Having started, but not completely finished (time constraints) a GameBoy emulator, I would actually say it's deceptively difficult.

The "easiest" part is emulating the basic Z80 CPU operations, but even that implies the individual (truly) understands how a CPU works: registers, op codes, timing, MSB/LSB, addressing, program counters/jump instructions etc.

Now, you have to add on how cartridges work: the various memory bank controller types, bank switching, save states, etc.

Then, you have code to display video, emulate audio, and controls.

Putting all that code together, in a nice OO organization, is top 5% coder level stuff. Anyone that did that would almost certainly get a 'hire' vote from me. It's probably 10-20X the complexity of most demo projects I've seen.

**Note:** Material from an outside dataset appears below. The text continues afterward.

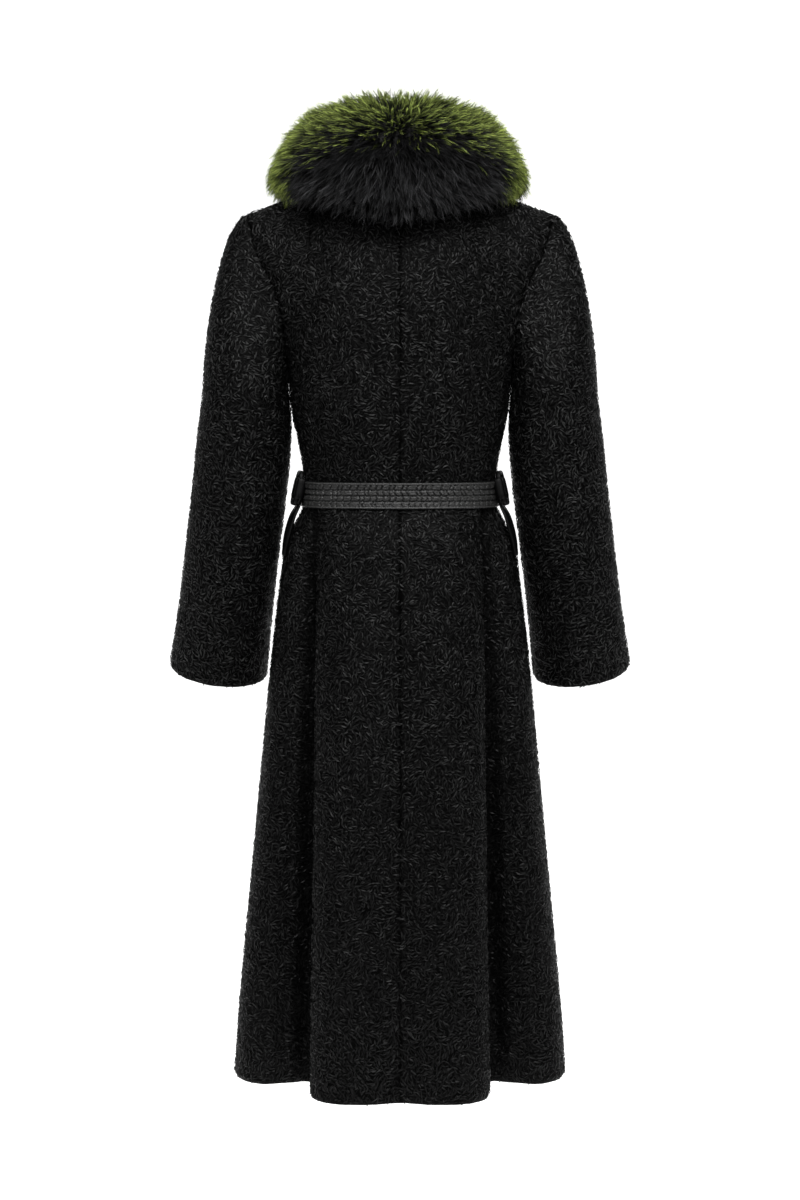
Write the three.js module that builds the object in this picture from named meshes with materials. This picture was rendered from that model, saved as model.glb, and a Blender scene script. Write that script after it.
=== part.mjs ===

> Now, you have to add on how cartridges work: the various memory bank controller types, bank switching, save states, etc.

There must be some subset of games that don't have a mapper. It's good to know when you start that it's something you might want to do later, but you can get tetris going with out it.


And the link I pointed at also just punts on sound, for another example of a corner that you can cut.

I actually whacked a paragraph about how said emulator will not be the fastest emulator and it won't be a perfect emulator, but you'll certainly have some running games, and for that all the things I said will still be true. Making an emulator that exactly matches the console is hard, but making an emulator that more-or-less runs a game isn't that hard.


http://www.romhacking.net/ is a great resource for finding documentation on how things like CPUs and memory layout for older game consoles works.


Google, stack overflow, and this guy's video are likely all you need to make a significant leap forwards.